A study by Booz Allen Hamilton found that nearly one-third of annual costs for companies that regularly visit trade shows goes right into promotional items. These companies need to strongly consider their company goals, objectives, services and clientele when picking the kinds of items they want to distribute and target areas that will get them the best exposure without confusing consumers.
Giving gifts
It may seem strange to give promotional mugs or other items to staff for doing a good job, but these represent a token of the business itself, and while many recipients may want to leave it in the company kitchen, employees should be encouraged to bring home these items as proof of hard work and success on the job.
That’s because your workers are also your best salespeople according to B2B Marketing. When someone asks about the promotional keychain they’re carrying or the mug they’re drinking out of, an employee can better answer questions about products and services right there for the interested party, rather than relying on the person to remember until they get access to search tools like the internet.

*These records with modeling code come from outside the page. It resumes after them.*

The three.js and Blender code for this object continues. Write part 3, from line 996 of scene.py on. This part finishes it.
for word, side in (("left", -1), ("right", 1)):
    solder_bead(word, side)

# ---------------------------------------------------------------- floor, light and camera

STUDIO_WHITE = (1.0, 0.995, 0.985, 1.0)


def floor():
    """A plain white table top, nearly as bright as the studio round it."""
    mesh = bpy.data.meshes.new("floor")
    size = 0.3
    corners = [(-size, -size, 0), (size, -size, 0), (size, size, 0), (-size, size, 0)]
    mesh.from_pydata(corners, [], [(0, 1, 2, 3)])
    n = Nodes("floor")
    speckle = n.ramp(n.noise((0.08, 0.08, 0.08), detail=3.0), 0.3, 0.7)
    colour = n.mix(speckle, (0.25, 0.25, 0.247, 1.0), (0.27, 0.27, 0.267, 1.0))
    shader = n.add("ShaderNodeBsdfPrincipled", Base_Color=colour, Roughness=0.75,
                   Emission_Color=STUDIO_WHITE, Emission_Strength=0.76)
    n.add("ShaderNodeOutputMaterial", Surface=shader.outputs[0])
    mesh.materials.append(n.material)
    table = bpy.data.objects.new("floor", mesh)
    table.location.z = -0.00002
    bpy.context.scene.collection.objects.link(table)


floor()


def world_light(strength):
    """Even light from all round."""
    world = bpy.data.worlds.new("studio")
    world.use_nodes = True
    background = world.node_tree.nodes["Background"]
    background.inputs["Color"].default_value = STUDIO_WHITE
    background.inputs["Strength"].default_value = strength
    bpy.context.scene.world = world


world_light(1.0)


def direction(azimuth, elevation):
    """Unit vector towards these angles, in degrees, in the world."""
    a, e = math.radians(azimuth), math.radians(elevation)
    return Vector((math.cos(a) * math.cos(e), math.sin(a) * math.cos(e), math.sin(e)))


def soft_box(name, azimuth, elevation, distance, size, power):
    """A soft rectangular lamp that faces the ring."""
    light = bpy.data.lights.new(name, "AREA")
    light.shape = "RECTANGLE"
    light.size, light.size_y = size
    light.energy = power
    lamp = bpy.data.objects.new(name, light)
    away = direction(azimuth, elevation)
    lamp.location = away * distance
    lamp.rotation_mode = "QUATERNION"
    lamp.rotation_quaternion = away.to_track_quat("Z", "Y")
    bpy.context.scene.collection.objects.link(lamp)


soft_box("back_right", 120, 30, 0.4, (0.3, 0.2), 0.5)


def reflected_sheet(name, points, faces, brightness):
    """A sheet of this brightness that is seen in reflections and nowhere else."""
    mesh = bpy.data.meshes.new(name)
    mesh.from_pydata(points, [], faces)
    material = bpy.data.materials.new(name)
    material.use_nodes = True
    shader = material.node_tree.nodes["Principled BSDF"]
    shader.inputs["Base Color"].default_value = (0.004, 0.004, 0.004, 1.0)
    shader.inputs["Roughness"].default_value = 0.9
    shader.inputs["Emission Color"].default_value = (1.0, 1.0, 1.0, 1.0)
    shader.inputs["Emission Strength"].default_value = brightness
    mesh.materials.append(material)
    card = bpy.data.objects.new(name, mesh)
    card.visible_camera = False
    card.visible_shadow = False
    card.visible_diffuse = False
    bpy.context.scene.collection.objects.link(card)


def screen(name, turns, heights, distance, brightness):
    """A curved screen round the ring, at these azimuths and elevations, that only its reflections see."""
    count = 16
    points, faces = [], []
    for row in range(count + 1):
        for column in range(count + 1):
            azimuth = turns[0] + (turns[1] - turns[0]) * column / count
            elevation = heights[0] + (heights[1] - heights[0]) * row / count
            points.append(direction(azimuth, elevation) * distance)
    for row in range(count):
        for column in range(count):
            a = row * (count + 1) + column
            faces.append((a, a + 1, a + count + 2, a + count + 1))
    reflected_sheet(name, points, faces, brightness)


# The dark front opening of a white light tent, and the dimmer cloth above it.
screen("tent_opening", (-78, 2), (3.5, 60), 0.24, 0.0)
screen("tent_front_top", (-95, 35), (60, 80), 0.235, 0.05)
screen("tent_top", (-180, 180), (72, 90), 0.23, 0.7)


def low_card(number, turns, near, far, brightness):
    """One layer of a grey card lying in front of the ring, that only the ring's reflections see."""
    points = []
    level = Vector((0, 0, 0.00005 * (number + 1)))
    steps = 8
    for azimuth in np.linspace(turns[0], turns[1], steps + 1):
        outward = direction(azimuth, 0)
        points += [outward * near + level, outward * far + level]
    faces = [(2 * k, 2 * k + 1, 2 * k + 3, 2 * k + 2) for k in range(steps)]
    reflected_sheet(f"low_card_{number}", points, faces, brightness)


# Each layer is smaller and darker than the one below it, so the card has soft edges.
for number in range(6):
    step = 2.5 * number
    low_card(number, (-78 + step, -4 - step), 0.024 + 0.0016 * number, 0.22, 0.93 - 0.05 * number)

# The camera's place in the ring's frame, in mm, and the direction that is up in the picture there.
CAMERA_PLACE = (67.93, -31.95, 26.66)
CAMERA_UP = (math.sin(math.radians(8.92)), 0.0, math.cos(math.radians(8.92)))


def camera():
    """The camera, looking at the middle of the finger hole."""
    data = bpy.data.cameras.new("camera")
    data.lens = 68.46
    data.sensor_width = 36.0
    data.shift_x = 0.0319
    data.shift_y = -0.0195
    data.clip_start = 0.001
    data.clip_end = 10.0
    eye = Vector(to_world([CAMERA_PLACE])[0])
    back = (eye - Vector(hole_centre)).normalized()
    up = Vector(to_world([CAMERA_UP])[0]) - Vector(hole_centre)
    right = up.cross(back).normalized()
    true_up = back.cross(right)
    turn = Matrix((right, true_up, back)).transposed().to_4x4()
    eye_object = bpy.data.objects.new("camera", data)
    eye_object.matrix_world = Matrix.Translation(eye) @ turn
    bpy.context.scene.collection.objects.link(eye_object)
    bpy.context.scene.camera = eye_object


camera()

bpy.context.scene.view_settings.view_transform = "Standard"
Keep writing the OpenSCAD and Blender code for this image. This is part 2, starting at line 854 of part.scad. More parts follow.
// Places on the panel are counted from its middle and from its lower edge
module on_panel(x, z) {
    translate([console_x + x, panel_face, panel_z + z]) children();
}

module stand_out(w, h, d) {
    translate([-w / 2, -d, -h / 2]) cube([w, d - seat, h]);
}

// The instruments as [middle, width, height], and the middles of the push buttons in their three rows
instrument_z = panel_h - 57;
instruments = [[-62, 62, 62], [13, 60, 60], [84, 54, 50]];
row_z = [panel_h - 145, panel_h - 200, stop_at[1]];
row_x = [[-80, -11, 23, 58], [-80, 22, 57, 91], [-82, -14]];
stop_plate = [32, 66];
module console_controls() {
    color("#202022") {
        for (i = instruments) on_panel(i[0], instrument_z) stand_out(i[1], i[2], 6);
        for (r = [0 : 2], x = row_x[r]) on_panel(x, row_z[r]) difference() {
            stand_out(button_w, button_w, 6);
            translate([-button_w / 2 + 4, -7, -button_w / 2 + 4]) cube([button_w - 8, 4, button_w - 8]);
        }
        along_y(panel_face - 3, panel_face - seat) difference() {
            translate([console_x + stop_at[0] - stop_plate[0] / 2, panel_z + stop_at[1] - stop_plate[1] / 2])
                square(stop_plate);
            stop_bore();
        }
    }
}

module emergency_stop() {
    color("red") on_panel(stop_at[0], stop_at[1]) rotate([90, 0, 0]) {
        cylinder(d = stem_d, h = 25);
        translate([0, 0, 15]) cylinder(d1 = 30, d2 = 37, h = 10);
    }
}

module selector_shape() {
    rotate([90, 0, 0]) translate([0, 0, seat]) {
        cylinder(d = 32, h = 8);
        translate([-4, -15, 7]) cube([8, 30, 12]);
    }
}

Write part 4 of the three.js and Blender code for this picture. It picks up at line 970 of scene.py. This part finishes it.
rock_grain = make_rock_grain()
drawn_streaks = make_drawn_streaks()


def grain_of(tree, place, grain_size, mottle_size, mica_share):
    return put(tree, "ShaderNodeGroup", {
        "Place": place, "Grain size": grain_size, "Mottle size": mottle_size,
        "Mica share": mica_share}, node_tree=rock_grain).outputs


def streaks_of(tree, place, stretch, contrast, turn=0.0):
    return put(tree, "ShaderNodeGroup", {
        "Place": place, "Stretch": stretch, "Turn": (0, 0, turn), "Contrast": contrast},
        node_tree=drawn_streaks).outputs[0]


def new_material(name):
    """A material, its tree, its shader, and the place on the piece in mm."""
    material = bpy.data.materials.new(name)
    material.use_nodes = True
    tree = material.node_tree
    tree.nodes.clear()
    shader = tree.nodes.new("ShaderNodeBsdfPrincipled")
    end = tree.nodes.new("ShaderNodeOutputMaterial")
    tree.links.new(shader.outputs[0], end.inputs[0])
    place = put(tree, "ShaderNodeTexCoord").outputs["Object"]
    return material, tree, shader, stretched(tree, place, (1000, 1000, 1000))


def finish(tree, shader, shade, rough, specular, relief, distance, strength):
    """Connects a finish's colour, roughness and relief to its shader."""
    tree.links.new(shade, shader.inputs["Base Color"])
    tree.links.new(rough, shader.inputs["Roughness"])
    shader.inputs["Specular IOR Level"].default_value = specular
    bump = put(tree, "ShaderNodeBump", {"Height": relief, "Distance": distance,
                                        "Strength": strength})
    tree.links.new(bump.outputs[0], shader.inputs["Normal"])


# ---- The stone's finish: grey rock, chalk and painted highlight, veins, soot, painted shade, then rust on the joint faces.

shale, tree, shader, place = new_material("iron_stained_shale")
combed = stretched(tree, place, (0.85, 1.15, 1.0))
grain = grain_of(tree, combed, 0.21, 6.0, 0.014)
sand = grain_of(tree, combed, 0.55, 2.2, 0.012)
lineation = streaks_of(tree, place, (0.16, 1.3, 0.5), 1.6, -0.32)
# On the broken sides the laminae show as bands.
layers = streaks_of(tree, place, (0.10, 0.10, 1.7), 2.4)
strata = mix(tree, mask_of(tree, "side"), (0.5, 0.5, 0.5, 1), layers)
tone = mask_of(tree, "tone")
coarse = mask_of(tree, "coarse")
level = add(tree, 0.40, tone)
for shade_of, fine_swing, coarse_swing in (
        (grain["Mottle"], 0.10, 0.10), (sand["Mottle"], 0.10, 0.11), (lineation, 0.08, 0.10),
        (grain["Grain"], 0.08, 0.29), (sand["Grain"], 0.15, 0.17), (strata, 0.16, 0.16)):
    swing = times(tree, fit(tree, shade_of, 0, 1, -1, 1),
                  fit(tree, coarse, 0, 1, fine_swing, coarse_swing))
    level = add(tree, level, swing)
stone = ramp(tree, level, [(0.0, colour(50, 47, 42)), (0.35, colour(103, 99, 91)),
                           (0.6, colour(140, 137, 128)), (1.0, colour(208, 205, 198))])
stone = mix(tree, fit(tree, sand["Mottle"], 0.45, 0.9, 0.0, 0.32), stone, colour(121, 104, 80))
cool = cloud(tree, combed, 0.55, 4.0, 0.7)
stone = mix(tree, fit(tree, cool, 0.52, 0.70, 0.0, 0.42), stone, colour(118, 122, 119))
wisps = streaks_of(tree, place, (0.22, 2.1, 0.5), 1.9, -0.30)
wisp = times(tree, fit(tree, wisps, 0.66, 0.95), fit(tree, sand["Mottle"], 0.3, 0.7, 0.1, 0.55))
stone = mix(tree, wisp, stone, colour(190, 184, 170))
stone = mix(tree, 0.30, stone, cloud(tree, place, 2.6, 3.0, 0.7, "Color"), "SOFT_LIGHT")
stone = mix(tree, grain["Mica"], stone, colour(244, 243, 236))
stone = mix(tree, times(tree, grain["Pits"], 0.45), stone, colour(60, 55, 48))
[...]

Giving promotional items to employees not only shows them that you value their efforts but helps you recruit outside ambassadors with in-depth, expert knowledge of the business.
Practical over unique
Some promotional items may sound like more fun or seem more interesting to clients, but it’s important to figure cost as well as effectiveness into the equation, pointed out an article in MediaPost. Flashlight pens are portable and useful, but what do they have to do with your business? USB flash drives are more expensive compared to business pens, but if your company offers a product or service that’s based on computer or data use, these might be a sensible giveaway that directly leads to more sales because industry folks will be more likely to inqurie about your products.
That doesn’t mean necessarily that you should give away boring promotional items, just make sure the ones you invest in actually have ties to your company to see the maximum return on investment. If the Hamilton study is correct and such a large chunk of your annual costs are going to these investments, chances are you’ll want to see an equitable boost in revenue compared to your overhead.